Nonetheless, this is an area proud of its heritage where many of the historic sights and community attractions remain intact. The weekly farmers’ market takes place every Friday, offering a chance to indulge in the local produce or marvel at handcrafted goods. Thatcham town centre is just as welcoming, known for its friendly character and 17th century architecture. Although most of the high street retailers make an appearance, the emphasis is placed on family-run and independent businesses.
Outside the town centre and Thatcham’s residential pockets are met with scenic Berkshire countryside. It’s an appealing place for fans of the outdoors with no shortage of parks and walking trails to explore. The Nature Discovery Centre is cherished by residents – an area of beautiful wildlife overlooking the Thatcham lakes. The active individual can also make use of the Kennet Leisure Centre for fitness and swimming; or indulge in the town’s sports facilities from rugby to cricket, tennis and football.
Aside from these local attractions, the town is highly sought after due to its first rate schools, speedy commute to London Paddington and wide selection of properties. This continues to attract both families and young professionals. Now considered ‘The Growth Town of West Berkshire’ there’s never been a better reason to join the friendly residents of Thatcham.

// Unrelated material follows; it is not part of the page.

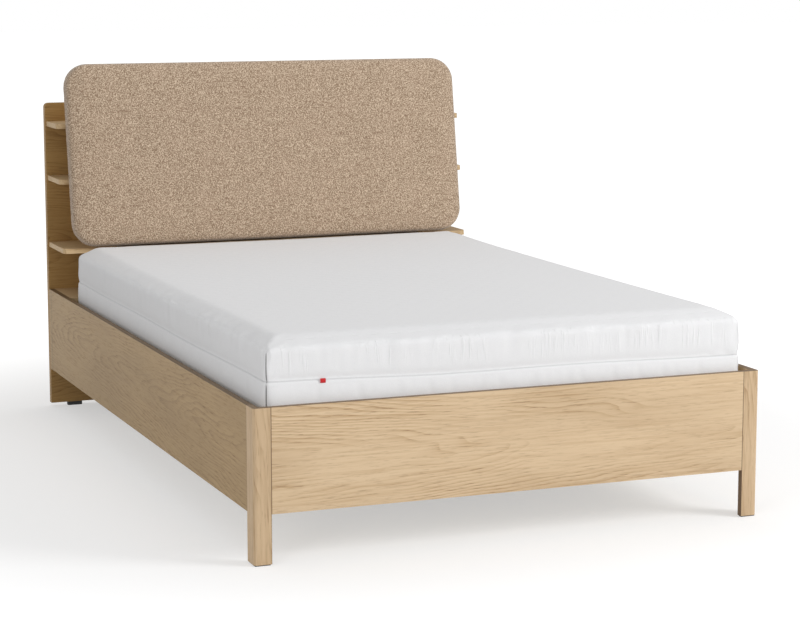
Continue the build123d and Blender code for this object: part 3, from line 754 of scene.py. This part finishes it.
def makeMattress(plan):
    net = coverNet(plan)
    push, seam, held = sewSeams(plan, net)
    points = net["rounded"] + net["level"] * push[:, None]
    points[:, 2] += zipRise(plan, net)
    points[:, 2] += coverCrown(plan, net)
    piece = addPiece("mattressCover", points, net["faces"], slotFinish["mattress_cover"])
    mark = piece.data.attributes.new("seam", "FLOAT", "POINT")
    mark.data.foreach_set("value", seam.astype(np.float32))
    puffUp(piece, held, plan["puffSlack"], plan["puffCap"], plan["puffFrames"])
    writePoints(piece.data, meshPoints(piece.data) + coverRipple(plan, net))
    applyModifier(piece, "SUBSURF", levels=1, render_levels=1)
    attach(piece, "platform")
    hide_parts("mattress")
    return piece


mattressPiece = makeMattress(mattressPlan)
print("mattress made,", len(mattressPiece.data.polygons), "faces")


# Headboard pad: thick padded board with soft rounded edges, leaning back on the shelves

padPlan = {
    "lean": math.radians(9.24),
    "width": 1.412,
    "height": 0.622,
    "thickness": 0.053,
    "crown": 0.003,
    "swell": 0.0012,
    "corner": 0.085,
    "leastCorner": 0.02,
    "cornerTurns": 14,
    "lowZ": 0.574,
    "footY": 0.903,
    "footZ": 0.575,
    "gap": 0.0003,
    "voxel": 0.007,
    "shy": 0.0016,
    "heldShare": 0.24,
    "puffCap": 0.0045,
    "puffFrames": 20,
    "board": 0.012,
    "boardGap": 0.0004,
    "boardInset": 0.014,
    "boardPlay": 0.002,
    "swellNoise": (7.0, 2.2),
    # from back to face: share of the thickness, and inset of the outline
    "sections": ((0.0, 0.009), (0.12, 0.0025), (0.3, 0.0), (0.62, 0.0), (0.78, 0.0025),
                 (0.9, 0.008), (0.97, 0.017), (1.0, 0.032)),
}


def padFrame(plan):
    lean = plan["lean"]
    centreZ = plan["lowZ"] + plan["height"] / 2 * math.cos(lean)
    centreY = plan["footY"] + math.tan(lean) * (centreZ - plan["footZ"]) - plan["gap"]
    origin = np.array([0.0, centreY, centreZ])
    across = np.array([1.0, 0.0, 0.0])
    out = np.array([0.0, -math.cos(lean), math.sin(lean)])
    up = np.array([0.0, math.sin(lean), math.cos(lean)])
    return origin, across, up, out


def roundedRing(halfWidth, halfHeight, radius, turns):
    ring = []
    for quarter, (sideU, sideV) in enumerate(((1, 1), (-1, 1), (-1, -1), (1, -1))):
        for turn in np.linspace(0, math.pi / 2, turns):
            angle = quarter * math.pi / 2 + turn
            ring.append((sideU * (halfWidth - radius) + radius * math.cos(angle),
                         sideV * (halfHeight - radius) + radius * math.sin(angle)))
    return ring


def loftPad(plan, shy):
    # one ring of points per section, all of them smaller by what the fabric will swell
    origin, across, up, out = padFrame(plan)
    points = []
    for share, inset in plan["sections"]:
        inset += shy
        radius = max(plan["corner"] - inset, plan["leastCorner"])
        halfWidth, halfHeight = plan["width"] / 2 - inset, plan["height"] / 2 - inset
        ring = roundedRing(halfWidth, halfHeight, radius, plan["cornerTurns"])
        depth = shy + share * (plan["thickness"] - 2 * shy)
        points += [origin + across * u + up * v + out * depth for u, v in ring]
    size = len(ring)
    last = len(points) - size
    faces = [(base + i, base + (i + 1) % size, base + size + (i + 1) % size, base + size + i)
             for base in range(0, last, size) for i in range(size)]
    faces += [tuple(range(size))[::-1], tuple(range(last, last + size))]
    return points, faces


def shapeFace(plan, u, v, depth):
    # crowned face, and a flat back that takes the board
    thickness, crown, corner = plan["thickness"], plan["crown"], plan["corner"]
    halfWidth, halfHeight = plan["width"] / 2, plan["height"] / 2
    besideU, besideV = np.abs(u), np.abs(v)
    dome = np.clip(1 - (besideU / halfWidth) ** 4, 0, 1)
    dome = dome * np.clip(1 - (besideV / halfHeight) ** 3, 0, 1)
    forward = smoothStep(depth, thickness * 0.5, thickness)
    swell = softNoise(u, v, v * 0, *plan["swellNoise"]) * plan["swell"]
    depth = np.clip(depth + forward * (dome * crown + swell * dome), 0.0, thickness + crown)
    inset, play = plan["boardInset"], plan["boardPlay"]
    inside = (besideU < halfWidth - inset + play) & (besideV < halfHeight - inset + play)
    cornerU, cornerV = besideU - (halfWidth - corner), besideV - (halfHeight - corner)
    beyond = (cornerU > 0) & (cornerV > 0) & (np.hypot(cornerU, cornerV) > corner - inset + play)
    recess = inside & ~beyond & (depth < plan["board"] + 0.001)
    return np.where(recess, plan["board"] + plan["boardGap"], depth)


def makePad(plan):
    origin, across, up, out = padFrame(plan)
    points, faces = loftPad(plan, plan["shy"])
    piece = addPiece("headboardCushion", points, faces, slotFinish["pad_fabric"])
    applyModifier(piece, "REMESH", mode="VOXEL", voxel_size=plan["voxel"], use_smooth_shade=True)
    depth = (meshPoints(piece.data) - origin) @ out
    held = depth < plan["thickness"] * plan["heldShare"]
    puffUp(piece, held, 0.0, plan["puffCap"], plan["puffFrames"])
    applyModifier(piece, "SUBSURF", levels=1, render_levels=1)
    local = meshPoints(piece.data) - origin
    u, v = local @ across, local @ up
    depth = shapeFace(plan, u, v, local @ out)
    writePoints(piece.data, origin + np.outer(u, across) + np.outer(v, up) + np.outer(depth, out))
    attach(piece, "frame")
    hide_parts("headboard_pad")
    return piece


padPiece = makePad(padPlan)
print("pad made,", len(padPiece.data.polygons), "faces")


# Tag and pull strap: folded ribbon, drawn as a strip of fabric and thickened

ribbonPlan = {
    "mattressTag": {"node": "mattress_tag", "slot": "tag_fabric", "width": 0.016,
                    "thickness": 0.0007},
    "pullStrap": {"node": "pull_strap", "slot": "webbing", "width": 0.030, "thickness": 0.0018},
}


def tagPath():
    # from the cover down over the fold and back up behind it, as (y, z)
    low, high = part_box("mattress_tag")
    back, middle = high.y + 0.0006, (low.z + high.z) / 2
    return [
        (back, high.z - 0.0008),
        (back - 0.0016, high.z - 0.0004),
        (back - 0.0027, high.z - 0.003),
        (back - 0.0032, middle),
        (back - 0.0029, low.z + 0.003),
        (back - 0.0020, low.z + 0.0004),
        (back - 0.0010, low.z + 0.0012),
        (back - 0.0008, middle - 0.001),
    ]


def strapPath():
    # from the foot tube up, in the gap behind the footboard, as (y, z)
    low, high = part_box("pull_strap")
    middle = (low.y + high.y) / 2
    return [
        (high.y - 0.0012, low.z + 0.001),
        (middle, low.z + 0.03),
        (middle - 0.0004, high.z - 0.012),
        (middle, high.z - 0.001),
    ]


def foldRibbon(name, path):
    # a strip that follows the path, with its width along x
    plan = ribbonPlan[name]
    low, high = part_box(plan["node"])
    middleX = (low.x + high.x) / 2
    bpy.ops.object.select_all(action="DESELECT")
    bpy.ops.mesh.primitive_plane_add(size=1.0, location=(0.0, 0.0, 0.0))
    piece = bpy.context.active_object
    piece.name = name
    bpy.ops.object.mode_set(mode="EDIT")
    bpy.ops.mesh.select_all(action="SELECT")
    bpy.ops.mesh.delete(type="ONLY_FACE")
    # one edge of the plane is kept as the ribbon's end
    net = bmesh.from_edit_mesh(piece.data)
    net.verts.ensure_lookup_table()
    kept = [v for v in net.verts if v.co.y < 0]
    bmesh.ops.delete(net, geom=[v for v in net.verts if v.co.y > 0], context="VERTS")
    for vert in kept:
        vert.co = (middleX + math.copysign(plan["width"] / 2, vert.co.x), path[0][0], path[0][1])
    bmesh.update_edit_mesh(piece.data)
    bpy.ops.mesh.select_all(action="SELECT")
    for here, there in zip(path, path[1:]):
        move = (0.0, there[0] - here[0], there[1] - here[1])
        bpy.ops.mesh.extrude_edges_move(TRANSFORM_OT_translate={"value": move})
    bpy.ops.mesh.select_all(action="SELECT")
    bpy.ops.mesh.normals_make_consistent(inside=False)
    bpy.ops.object.mode_set(mode="OBJECT")
    applyModifier(piece, "SOLIDIFY", thickness=plan["thickness"], offset=0.0)
    applyModifier(piece, "SUBSURF", levels=2, render_levels=2)
    bpy.ops.object.shade_smooth_by_angle(angle=math.radians(40))
    piece.data.materials.append(slotFinish[plan["slot"]])
    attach(piece, "platform")
    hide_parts(plan["node"])


foldRibbon("mattressTag", tagPath())
foldRibbon("pullStrap", strapPath())
print("tag and strap made")


# Floor, world and lamps

floorPlan = {
    "size": 80.0,
    "bounce": 0.8,
    "shade": 0.56,
    # the floor glows less near the bed and more far off: painted shade round the bed, painted light
    # far away
    "nearLift": 0.48,
    "farLift": 0.80,
    "rise": (1.25, 2.9),
}

worldPlan = {"ambient": 0.555, "backdrop": 1.0}

lampPlan = {
    "keyLamp": {"place": (4.4, -4.2, 3.1), "aim": (0.15, -0.35, 0.35), "size": 2.6, "power": 205.0},
    "fillLamp": {"place": (-4.2, -4.6, 1.6), "aim": (-0.7, -0.9, 0.4), "size": 2.0, "power": 52.0},
    "topLamp": {"place": (0.2, 0.8, 3.4), "aim": (0.0, 0.4, 0.57), "size": 1.8, "power": 9.0},
}


def grey(value):
    return (value, value, value, 1.0)


def cameraShare(finish):
    # 1 for rays that a viewer, a mirror or glass sends out, 0 for the light's own bounces
    path = finish.tree.nodes.new("ShaderNodeLightPath")
    seen = Wire(finish, path.outputs["Is Camera Ray"])
    seen = seen.maths("MAXIMUM", seen, Wire(finish, path.outputs["Is Glossy Ray"]))
    return seen.maths("MAXIMUM", seen, Wire(finish, path.outputs["Is Transmission Ray"]))


def makeFloor(plan):
    bpy.ops.object.select_all(action="DESELECT")
    bpy.ops.mesh.primitive_plane_add(size=plan["size"], location=(0.0, 0.0, 0.0))
    floor = bpy.context.active_object
    floor.name = "studioFloor"
    finish = Finish("studioFloorPaper", 1.0)
    bounce = finish.node("ShaderNodeBsdfDiffuse", {}, {"Color": grey(plan["bounce"])})
    shade = finish.node("ShaderNodeBsdfDiffuse", {}, {"Color": grey(plan["shade"])})
    x, y = finish.axes()[:2]
    # glow rising with distance from the bed: painted shade near it, painted light far from it
    away = ((x * x + y * y) ** 0.5).ramp(*plan["rise"])
    strength = away * (plan["farLift"] - plan["nearLift"]) + plan["nearLift"]
    lift = finish.node("ShaderNodeEmission", {}, {"Color": grey(1.0), "Strength": strength})
    seen = finish.node("ShaderNodeAddShader", {}, {0: shade, 1: lift})
    both = finish.node("ShaderNodeMixShader", {}, {0: cameraShare(finish), 1: bounce, 2: seen})
    finish.tree.links.new(both.socket, finish.sink.inputs["Surface"])
    floor.data.materials.append(finish.material)


def makeWorld(plan):
    # soft light for the bed, plain white where the camera or glass looks past it
    world = bpy.data.worlds.new("studioWorld")
    bpy.context.scene.world = world
    world.use_nodes = True
    tree = world.node_tree
    tree.nodes.clear()
    path = tree.nodes.new("ShaderNodeLightPath")
    larger = tree.nodes.new("ShaderNodeMath")
    larger.operation = "MAXIMUM"
    tree.links.new(path.outputs["Is Camera Ray"], larger.inputs[0])
    tree.links.new(path.outputs["Is Transmission Ray"], larger.inputs[1])
    blend = tree.nodes.new("ShaderNodeMixShader")
    tree.links.new(larger.outputs[0], blend.inputs[0])
    for entry, strength in ((1, plan["ambient"]), (2, plan["backdrop"])):
        sky = tree.nodes.new("ShaderNodeBackground")
        sky.inputs["Color"].default_value = grey(1.0)
        sky.inputs["Strength"].default_value = strength
        tree.links.new(sky.outputs[0], blend.inputs[entry])
    sink = tree.nodes.new("ShaderNodeOutputWorld")
    tree.links.new(blend.outputs[0], sink.inputs["Surface"])


def makeLamp(name, place, aim, size, power):
    lamp = bpy.data.lights.new(name, "AREA")
    lamp.shape = "DISK"
    lamp.size = size
    lamp.energy = power
    holder = bpy.data.objects.new(name, lamp)
    holder.location = place
    holder.rotation_euler = (Vector(aim) - Vector(place)).to_track_quat("-Z", "Y").to_euler()
    bpy.context.scene.collection.objects.link(holder)


makeFloor(floorPlan)
makeWorld(worldPlan)
for lampName, plan in lampPlan.items():
    makeLamp(lampName, **plan)
print("light set")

Thatcham may be situated amidst scenic countryside, but it still promises an easy commute for those travelling to the capital. At Thatcham Railway Station, a fast mainline service to London Paddington takes just under one hour. Frequent trains depart to local towns such as Reading, while some services continue to Bedwyn.
Those travelling by car have the convenience of the nearby M4 corridor which is reached in only 10minutes. This links to Reading in less than half an hour, and promises a speedy commute to London, as well as other major cities across the south. For the frequent flyer, Heathrow is the closest international airport with a journey time of approximately 44minutes.
Parents have an excellent choice of schools in and around Thatcham. There are over 10 primaries in the area, many of which have been judged ‘outstanding’ by the government watchdog, Ofsted. Some of the most sought-after include Hampstead Norreys C.E, Curridge Primary, Ashford Hill and St Finian’s Catholic.
At the secondary level, many opt for Kennet School, a coeducational that caters for children aged 3 to 18. Not only is it judged ‘outstanding’, but the school is amongst the top 5% in the country in terms of pupil progress.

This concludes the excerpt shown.